Most temporary locations focus on plant material, especially colorful annuals. They may also provide limited hard goods, from fertilizer and pest control options to gloves and mulch. Remarkably, Linder’s grows all its annuals and 80 percent of its perennials, buying in shrubs and tropicals. Again, the limitations of a temporary facility and municipal restrictions may limit the sale of some hard goods.
While many factors must be considered when selecting a location, Shephard sums up location nicely. “We wanted it to be reasonably close to our permanent store so we could manage it more effectively, but didn’t want it too close as to only cannibalize from our existing customer base – we wanted to develop a new customer base.”
At this point, Alsip is not capturing customer information for market analysis because it is operating with the use of a generator and did not set up a point-of-sale system. McDonald’s, pulling electricity from a city pole (using a temporary meter) or from a nearby tenant, is fully utilizing its Garden Rewards loyalty program. Linder’s is just beginning to collect email addresses as part of a $100 gift card giveaway honoring its 100 anniversary, but it can trace some repeat customers through repeat business. The landscaping department reports that nearly half of business can be attributed to Flower Mart customers.

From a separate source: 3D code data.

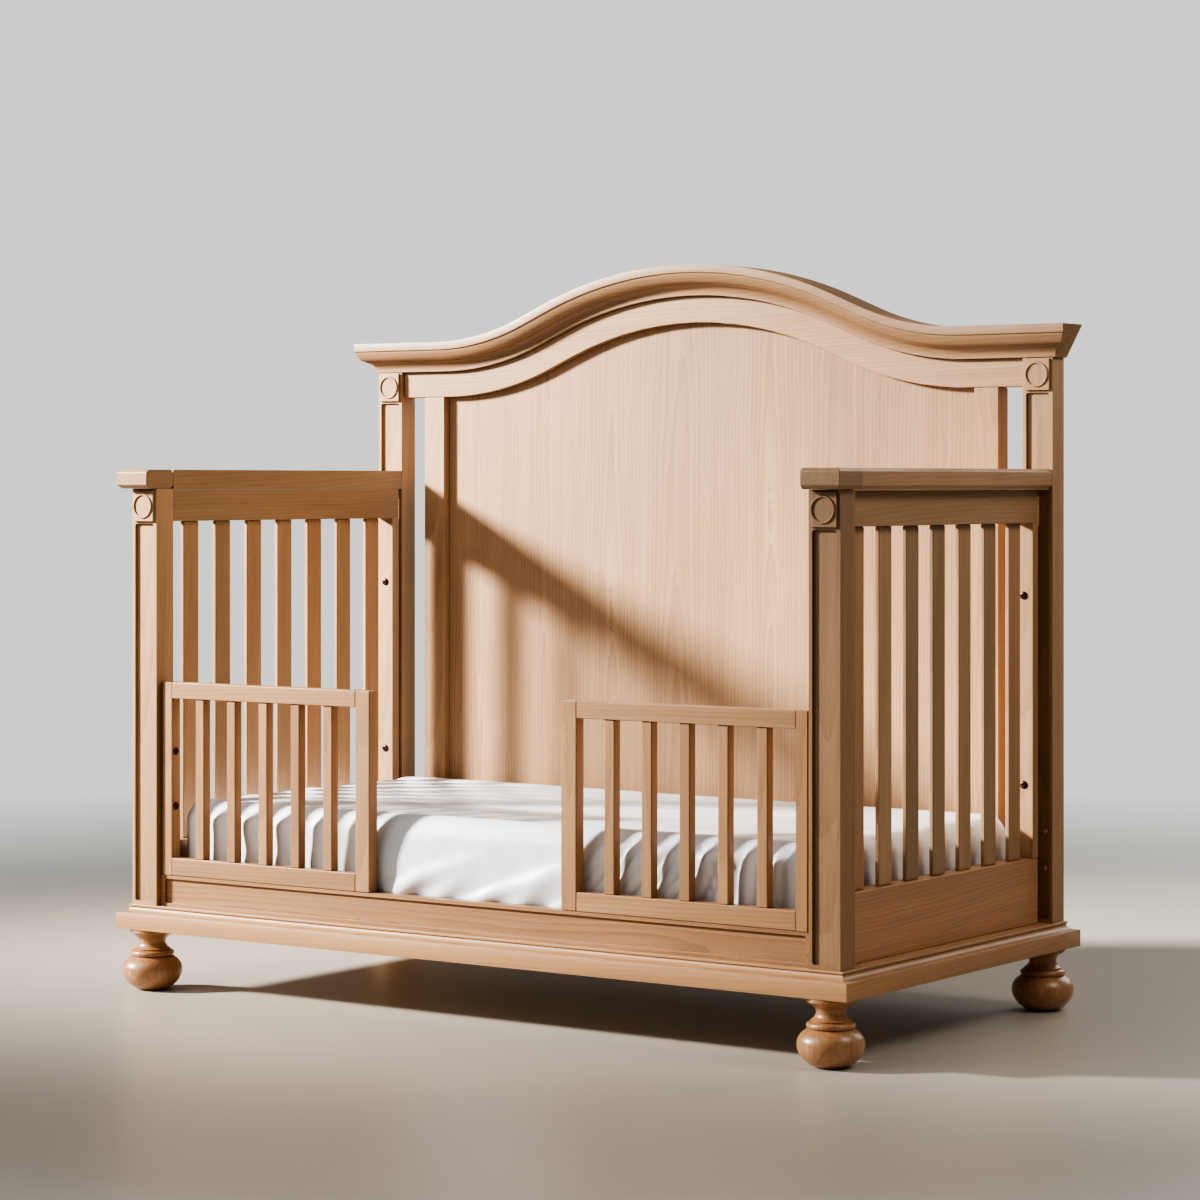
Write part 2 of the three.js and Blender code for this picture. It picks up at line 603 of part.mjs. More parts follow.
function addFront() {
  const bottom = FRONT_RAIL_TOP + GAP;
  addPiece('front_rail', frontRail(), frameWood);
  for (const [side, sign] of LEFT_AND_RIGHT) {
    addPiece(`guard_outer_stile_${side}`, guardOuterStile(sign, [bottom, GUARD_TOP]), frameWood);
    addPiece(`guard_inner_stile_${side}`,
      block([sign * GUARD_INNER_X, sign * (GUARD_INNER_X + GUARD_INNER_STILE_WIDTH)],
        [GUARD_Y, GUARD_Y + GUARD_THICKNESS], [bottom, GUARD_TOP]), frameWood);
    addPiece(`guard_ladder_${side}`, guardLadder(sign, bottom), slatWood);
    GUARD_BOLT_HEIGHTS.forEach((height, k) => {
      const piece = bolt(GUARD_BOLT_LENGTH).rotateZ(-sign * Math.PI / 2);
      piece.translate(sign * (GUARD_OUTER_STILE_X - GAP), GUARD_MIDDLE_Y, height);
      addPiece(`guard_bolt_${side}_${k + 1}`, piece, bronze);
    });
  }
}

// ---- mattress and its support -------------------------------------------------------------

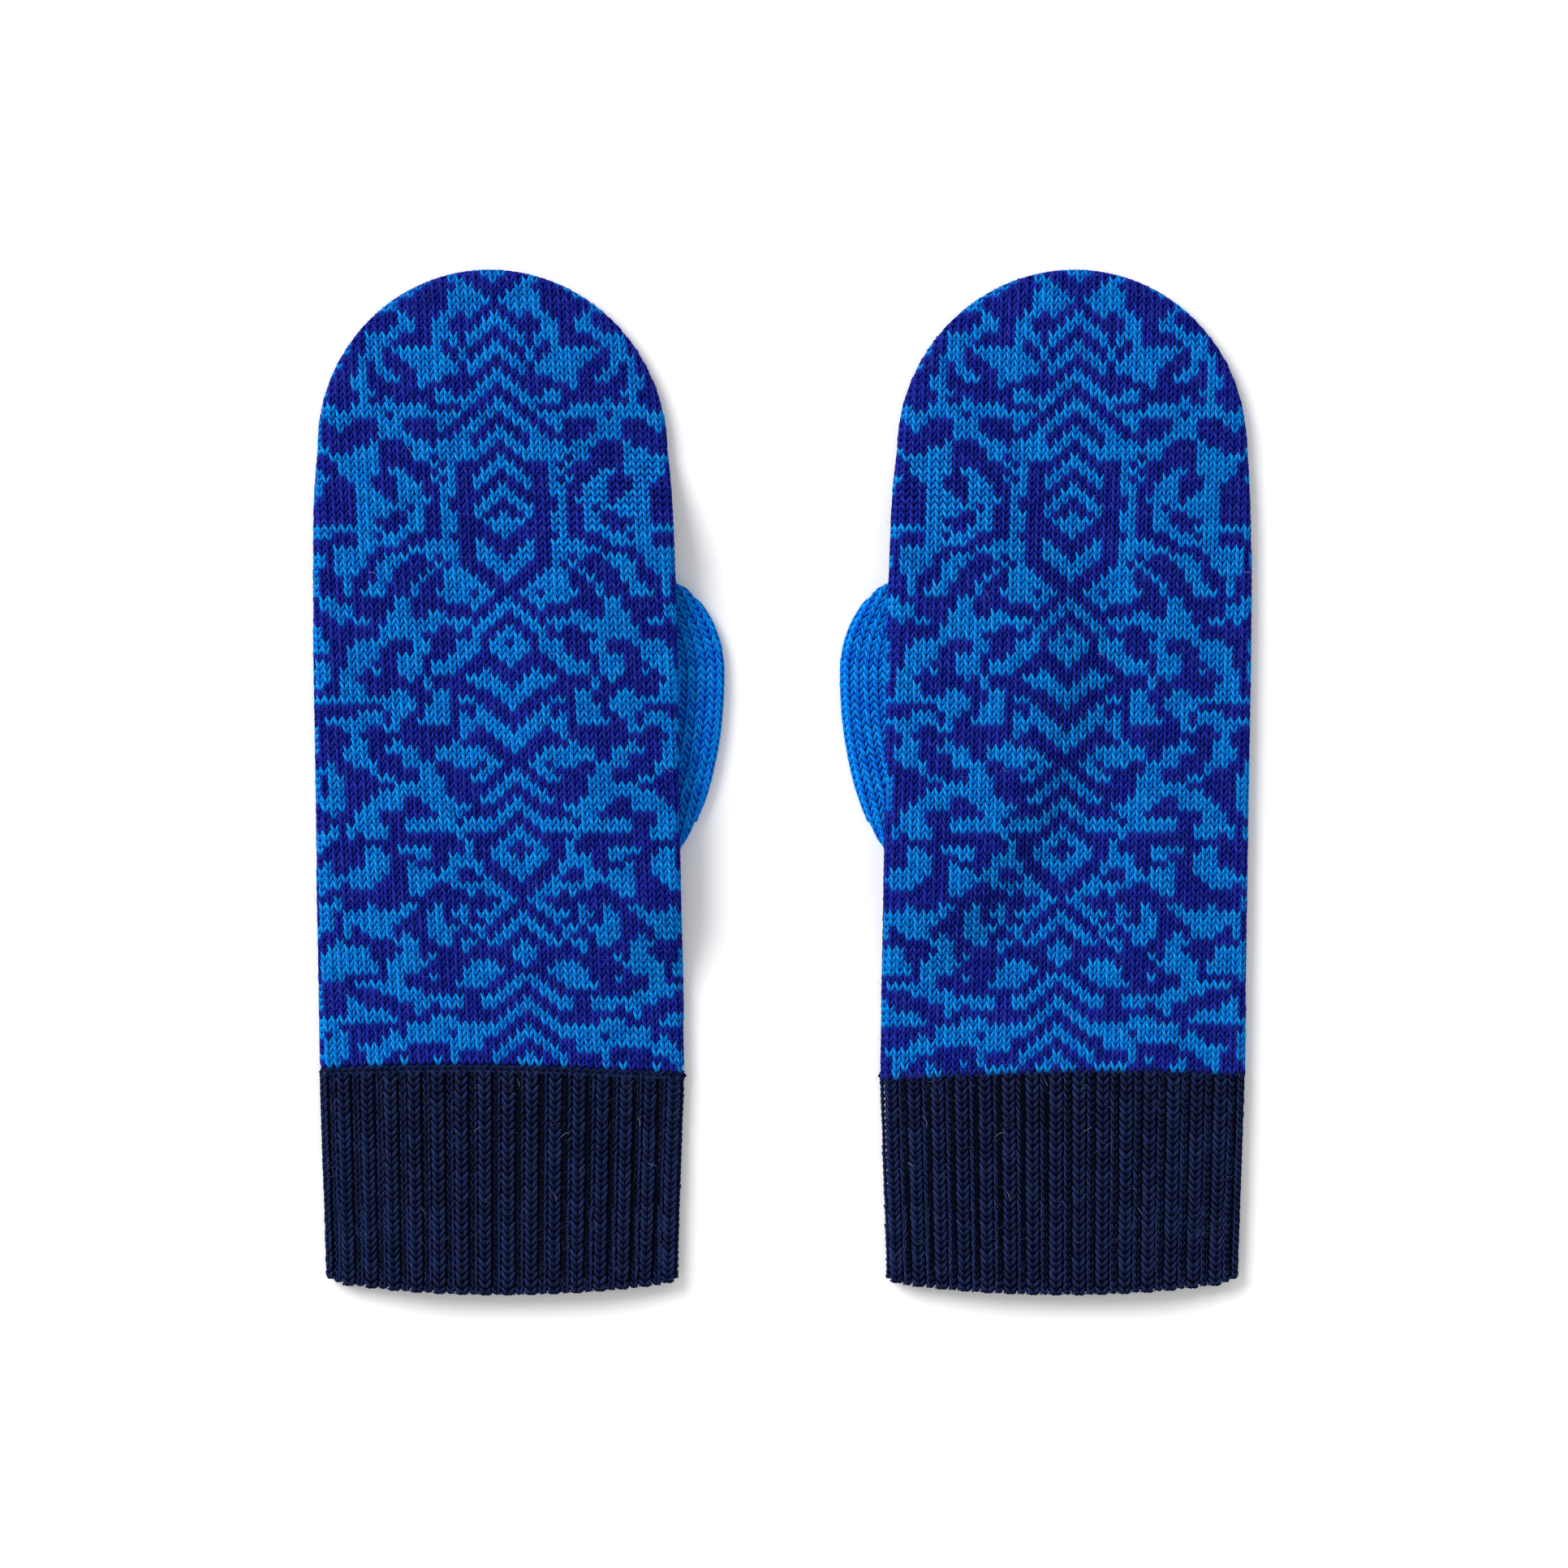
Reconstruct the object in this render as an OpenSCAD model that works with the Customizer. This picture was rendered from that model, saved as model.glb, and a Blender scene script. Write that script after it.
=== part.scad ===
/* [Hand] */
// Full width of the hand, lying flat
hand_w = 98.8; // [85:0.2:120]
// Length of the hand, from the cuff seam to the fingertips
hand_len = 216; // [185:1:260]
// Thickness of the hand, lying flat with its two layers slightly apart
hand_h = 9; // [8.4:0.1:12]
// Thickness of the two-colour knitted fabric
fabric = 1.9; // [1.4:0.1:2.1]
// Length of the rounded fingertip end
tip_len = 48.8; // [40:0.2:58]
// How much narrower the hand is where the fingertip end begins, on each side
tip_ease = 2; // [0:0.1:3]
// How far the fingertips lean away from the thumb
lean = 3.3; // [0:0.1:6]

/* [Thumb] */
// Full width of the thumb at its widest
thumb_w = 41.8; // [34:0.2:48]
// Length of the thumb's rounded end, beyond its widest place
thumb_tip_len = 26.4; // [20:0.2:30]
// Length of the thumb's tapering heel, below its widest place
thumb_heel_len = 52.4; // [44:0.2:58]
// Thickness of the thumb, lying flat under the palm
thumb_h = 7.8; // [7.4:0.1:9]
// Thickness of the thumb's plain knitted fabric
thumb_fabric = 1.7; // [1.2:0.1:1.8]
// How far the thumb stands out past the edge of the hand
thumb_reach = 12.4; // [8:0.2:18]
// Height of the thumb's widest place above the cuff seam
thumb_rise = 106.8; // [95:0.2:115]
// Radius of the thumb's opening in the palm
opening_r = 10.5; // [8:0.1:11]
// Height of the crease that the thumb folds at, above the cuff seam
crease_rise = 91; // [86:0.5:96]

/* [Cuff] */
// Length of the cuff, at its sides
cuff_len = 56.2; // [40:0.2:80]
// Full width of the cuff at its hem
hem_w = 95; // [85:0.2:98]
// Thickness of the cuff, lying flat
cuff_h = 9.4; // [9:0.1:12]
// Thickness of one layer of the ribbed fabric
rib_fabric = 1.1; // [0.8:0.1:1.2]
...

Most garden centers are open and active year-round, but much of that activity involves preparing for three seasonal sales periods (spring, fall and Christmas) that last four to six weeks each. Maximizing sales during those three shopping seasons is key to profitability. Temporary locations at the height of the spring season are one strategy to expand product availability, reach a broader customer base and build relationships that will attract customers to the flagship store for their gardening needs the remaining 10 months of the year.